It’s Time for Colorado’s Communities to Join Together and Fight for Environmental and Social Justice
By Sondra Young, President of the NAACP Denver Chapter and Hilda Nucete, Protégete Program Director
In the face of the new political standard that will commence on January 20, 2017, those of us who have been fighting for justice, civil rights, equity, and equality, are taking a hard look at how we can double down on our work, particularly as it relates to environmental justice (or injustice, as is often the case).
For the Denver Branch of the NAACP and Conservation Colorado, this means partnering up to accomplish our goals together. Although our partnership is new, this work is just another step in a long history of fighting for environmental justice, which is defined by the Environmental Protection Agency as:
The fair treatment and meaningful involvement of all people regardless of race, color, national origin, or income, on the development, implementation, and enforcement of environmental laws, regulations, and policies.
(You can read the principles of environmental justice here).
During the Civil Rights Movement in the 1960s, activists participated in a social movement that created a unified atmosphere and advocated goals of social justice and equality. But what many people don’t realize is that the community organizing tactics and the social values of the era helped build the environmental justice movement.
Since Dr. Martin Luther King Jr.’s days of participating in the American Civil Rights movement, the face, and tactics of organizing may have changed. However, the fundamental themes and goals remain the same: freedom, equality, and justice cannot be secured for any of us so long as they are denied to some of us.
The environmental justice and Civil Rights movements have many commonalities. At their core, the goals of movements are the same: social justice, equal protection, and an end to institutional discrimination. By looking at the similarities between the two movements, it becomes apparent that environmental equity must be a right for all citizens.
For any environmental problem — air pollution, water quality, toxic waste, climate change — oftentimes the people suffering the most direct impacts are in low-income neighborhoods and communities of color. This is the case worldwide, and it is true locally, even in Colorado.
The evidence of this is jaw-dropping. For example:
- Race — even more than class — is the number one indicator for the placement of toxic facilities in this country.
- 78 percent of African Americans live within 30 miles of a coal-fired power plant, as compared to 56 percent of non-Hispanic whites.
- Latino children are 40 percent more likely to die from asthma than non-Latino whites, and nearly 10 percent of Latino children under the age of 18 suffer from this chronic respiratory illness.
- Communities of color and low-income communities are often the hardest hit by climate change.
We know environmental injustice is happening. Occasionally a story of environmental injustice makes the news, as with the millions of people — many of whom were African American — impacted by the Flint water crisis, or with the Standing Rock Sioux tribe rallying to reroute the Dakota Access oil pipeline. More often, however, this brutal reality is completely ignored by media, politicians, and the public eye.
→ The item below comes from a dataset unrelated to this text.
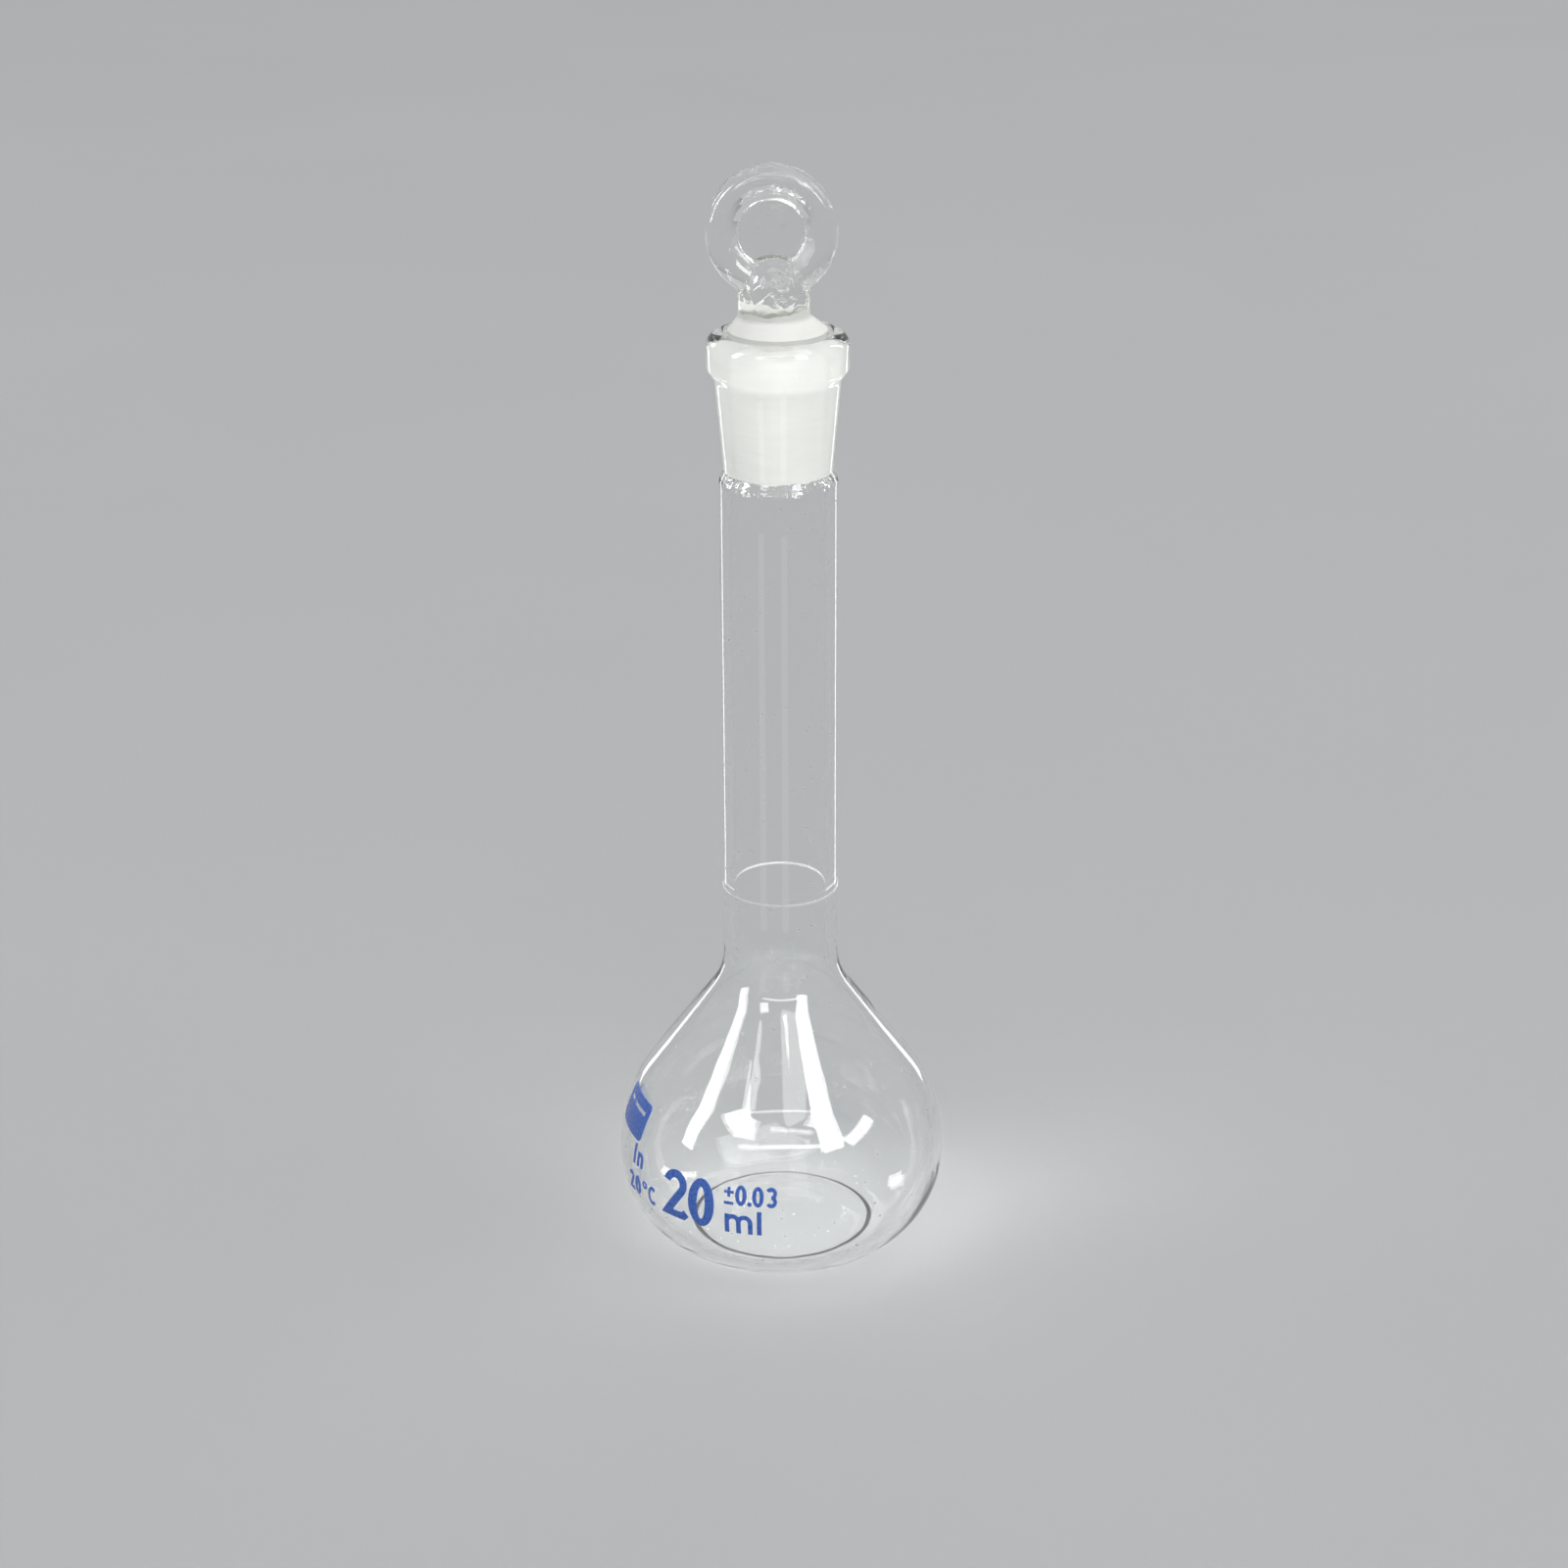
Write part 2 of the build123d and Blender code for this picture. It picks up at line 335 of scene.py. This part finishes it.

Dr. Martin Luther King, Jr., was a revolutionary for social causes, and this crisis did not escape him. He made many references to the interrelatedness of all people in his speeches and interviews and fought for equal rights and equal opportunities in every way. Although the environmental movement was just beginning in the 60s, there’s little doubt Dr. King would have seen the injustice of some children growing up with air or water that makes them sick, while others never have to feel the consequences of pollution in their bodies.
As Dr. King said in his famous Letter from Birmingham Jail, “We are caught in an inescapable network of mutuality, tied in a single garment of destiny. Whatever affects one directly, affects all indirectly.” This way of thinking mirrors the roots of environmentalism. Dr. King set the stage for environmentalists and the civil rights movement to work together. Now it’s up to us to make that a reality.
We are coming together today to celebrate Martin Luther King Day, but this movement — our collective movement — will continue working to reach our shared goals. This day in history stands out as an opportunity for a peaceful uprising, especially in the face of the new President coming into office. We are coming together because many voices becoming one will be louder than one voice on its own. We are coming together because it makes us stronger.
We are coming together because, in the words of Dr. King, “We cannot walk alone.”